そういう時は「今説明した事を言ってみて」というような方法で、きちんと理解しているか確認をしますが、だいたい曲解をして思い込んでしまっています。
相手の情報が正しく有益かどうか不明であっても、まずは聞いてみる、情報を入れてみるという姿勢は学習の上で非常に重要なことだと思います。
変化しようとしない
第2は、学習の途中の段階において「変化をしようとしない」という姿勢です。
ちょっと信じられない方がいるかも知れませんが、
生徒の中には、最初に学習して「こうだ」と思い込んでしまったやり方が、どんなに間違っていてたとえば1つもマルをもらえない場合でも、それを頑なに信じて変えようとしない者がいます。
この生徒にとっては、常に最初に学んだ事がすべてなのです。
これでは軌道修正はできませんから、当然成績を伸ばす事は難しくなります。
学習面での成績向上は、やはり考え方の柔軟性というものと深い関係がある気がしています。
「このやり方は違っているかもしれない」「このやり方ならどうか」「間違いが分かって良かった」といった不断の軌道修正の繰り返しこそが学習の本体であり
変化し続けていくからこそ、人はどんどん利口になるのです。
変化を止めてしまっては、成績を上げることは難しいです。
こんな極端な例でなくても、新しい変化を拒み自分のやり方を疑うといことが意外にできないという人はいると思います。
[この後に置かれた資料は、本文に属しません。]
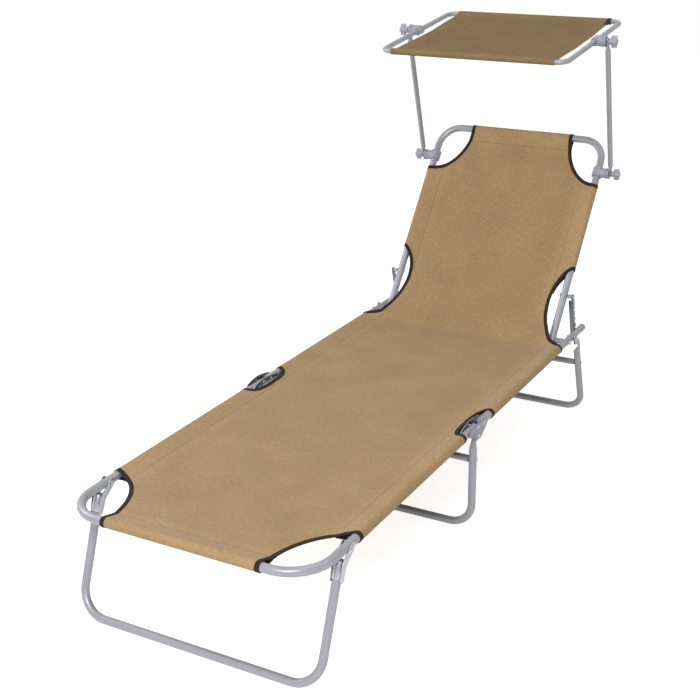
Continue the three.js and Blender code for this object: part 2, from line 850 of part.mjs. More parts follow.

しかし、「成績が上がる」ということや「成長する」ということは、それ自体が「変化すること」なのですから、今までと同じことをやっていて自然に上手くいくと考える方がおかしいと言えばおかしいのです。
「変化を怖がらない姿勢」これがとても大切だと思います。
今後も皆さんのお役に立つ情報をアップしてまいります。